Why the right legal representation is a game-changer for foreign-owned Swiss companies
Here is an honest perspective on why this role goes far beyond a compliance checkbox for foreign entrepreneurs.
Most articles describe legal representatives in terms of duties and filing deadlines. What they understate is the compounding effect that a skilled, engaged representative has on the actual trajectory of a foreign-owned company in Switzerland. We have seen the difference up close.
When a qualified representative actively monitors regulatory shifts, such as changes in cantonal tax rules or updates to the Commercial Register ordinance, they can flag implications before they become problems. An uninformed representative simply processes paperwork reactively. That distinction can mean the difference between a smooth operating company and one that receives an unexpected tax assessment covering three years of back payments.
There is also a trust dynamic that is easy to underestimate. Swiss banks, cantonal offices, and major corporate partners pay attention to who represents a foreign company locally. A credible, well-regarded representative signals legitimacy. It tells counterparties that the company is serious and that someone reputable has put their name to it. This informal credibility can accelerate banking approvals, regulatory responses, and even commercial negotiations in ways that are hard to quantify but very real.
Foreign owners who attempt to minimize this role to save fees often pay a higher price later. Regulatory gaps accumulate quietly. When compliance risks in Switzerland surface through an audit or legal dispute, the cost of remediation far exceeds what was saved on professional fees. We firmly believe that the legal representative position deserves as much careful selection effort as the choice of company structure or banking partner.
The right representative is not just a local contact. They are a partner in building a sustainable Swiss business operation.
How RPCS simplifies legal representation and Swiss company setup
If you’re ready to act or want guaranteed peace of mind, here’s how RPCS can help bring your Swiss business vision to life.

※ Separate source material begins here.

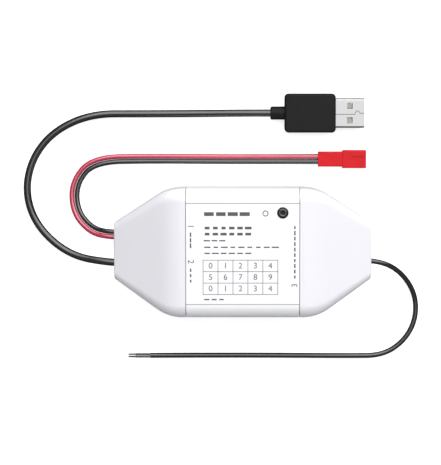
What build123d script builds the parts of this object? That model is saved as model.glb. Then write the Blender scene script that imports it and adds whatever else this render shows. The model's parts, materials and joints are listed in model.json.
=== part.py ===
from build123d import *
import os
from math import asin, atan2, cos, hypot, radians, sin, tan

# Garage door controller: a white housing of one tray and three covers, a board with a radio, a relay and a
# reset button inside, a power cord with a USB-A plug, a two-wire sensor lead and a signal cord.
# Millimetres. The origin is on the surface it stands on, under the middle of the housing; +X is to the
# signal cord's end, +Y to the button's side.

os.makedirs("parts", exist_ok=True)

MIDDLE_LOW = (Align.CENTER, Align.CENTER, Align.MIN)
MIDDLE_HIGH = (Align.CENTER, Align.CENTER, Align.MAX)

# Housing
body_length = 104.8
body_width = 52.0
body_height = 26.0
centre_length = 45.6
end_width = 22.9
end_height = 12.0
wall = 2.0
floor_thickness = 2.0
parting_height = 7.5
seam_gap = 0.3
shoulder_radius = 5.2
end_shoulder_radius = 3.0
least_radius = 0.6
base_edge_radius = 1.2
end_edge_radius = 0.9
end_edge_share = 0.9
side_bend_offset = 1.3
bend_radius = 20.0
cap_bend_share = 0.7
lip_height = 1.2
lip_thickness = 0.8
lip_gap = 0.12
lip_root = 1.0
tongue_reach = 1.4
tongue_thickness = 0.8
tongue_gap = 0.12
overrun = 4.0

# Label panel
label_margin = 5.7
label_thickness = 0.5
label_gap = 0.15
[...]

RPCS exists specifically to remove the guesswork from building a Swiss company as a foreign entrepreneur. From the very first step of Swiss company formation to placing a qualified legal representative, handling notarization, and managing ongoing compliance, RPCS provides end-to-end support that keeps your company in good standing from day one.

Our team handles legal representative appointments, Commercial Register filings, and annual statutory obligations so you can focus on running your business rather than decoding Swiss administrative procedures. We also guide you through the often complex process to open a Swiss bank account, connecting you with the right banking partners for your business profile. Whether you are forming a GmbH or AG, or looking to restructure an existing entity, RPCS offers the expertise and local presence that foreign entrepreneurs need to succeed in Switzerland.

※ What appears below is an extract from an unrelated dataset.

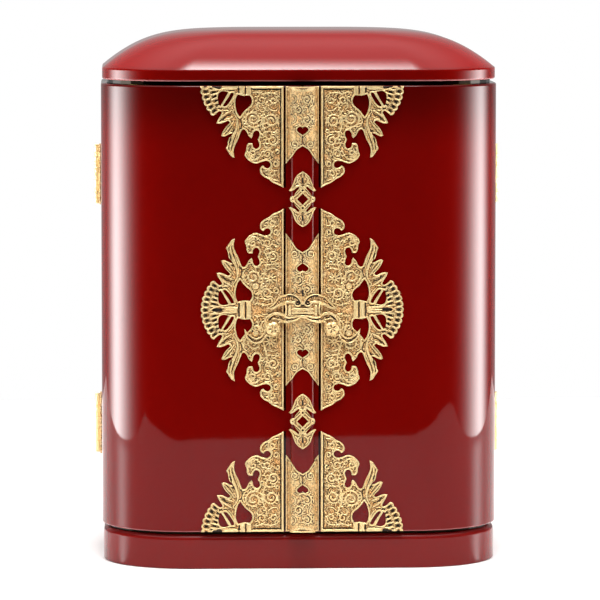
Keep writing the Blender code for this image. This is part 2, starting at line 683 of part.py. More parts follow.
def add_hinge(side, word, place, level, group, cutters, pivot):
    """A leaf on the door, and one on the shell that also holds the pin."""
    door_own = range(1, KNUCKLES, 2)
    shell_own = range(0, KNUCKLES, 2)
    ending = word + "_" + place
    door_leaf = add_hinge_leaf("hinge_door_" + ending, side, -1, door_own, level, group, cutters, pivot)
    shell_leaf = add_hinge_leaf("hinge_shell_" + ending, side, 1, shell_own, level, group, cutters, None)
    half = HINGE_HEIGHT / 2
    for obj, radius, reach, action in ((door_leaf, PIN_RADIUS + PIN_PLAY, half + CLEARANCE, "DIFFERENCE"),
                                       (shell_leaf, PIN_RADIUS, half - CLEARANCE, "UNION")):
        foot, head = level - reach, level + reach
        pin = turned([(0, foot), (radius, foot), (radius, head), (0, head)], ROUND_STEPS)
        pin.transform(Matrix.Translation((side * AXIS_X, HINGE_DEPTH, 0)))
        helper = add_cutter(obj.name + "_pin", pin, cutters)
        boolean = obj.modifiers.new(action.lower() + " pin", "BOOLEAN")
        boolean.operation = action
        boolean.object = helper


def add_hinges(group, cutters, pivots):
    for side, word in ((-1, "left"), (1, "right")):
        for place, level in (("upper", DOOR_HEAD - HINGE_FROM_DOOR_END - HINGE_HEIGHT / 2),
                             ("lower", DOOR_FOOT + HINGE_FROM_DOOR_END + HINGE_HEIGHT / 2)):
            add_hinge(side, word, place, level, group, cutters, pivots[side])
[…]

Frequently asked questions
Does a Swiss company need a legal representative if all owners are foreign?
Yes, Swiss law requires at least one legal representative residing in Switzerland, regardless of the owners’ nationality or country of residence.
What qualifications must a legal representative in Switzerland have?
A legal representative must be an individual with Swiss residency and the legal capacity to act on the company’s behalf in all statutory matters.
Can the owner of a company also serve as the legal representative?
Yes, if the owner has Swiss residency and meets the legal requirements, they can be appointed as the legal representative, since Swiss law distinguishes these roles by function rather than by person.
What are the key annual obligations of a legal representative?
Key obligations include submitting annual reports, filing taxes, and ensuring ongoing statutory compliance with Swiss cantonal and federal authorities throughout the year.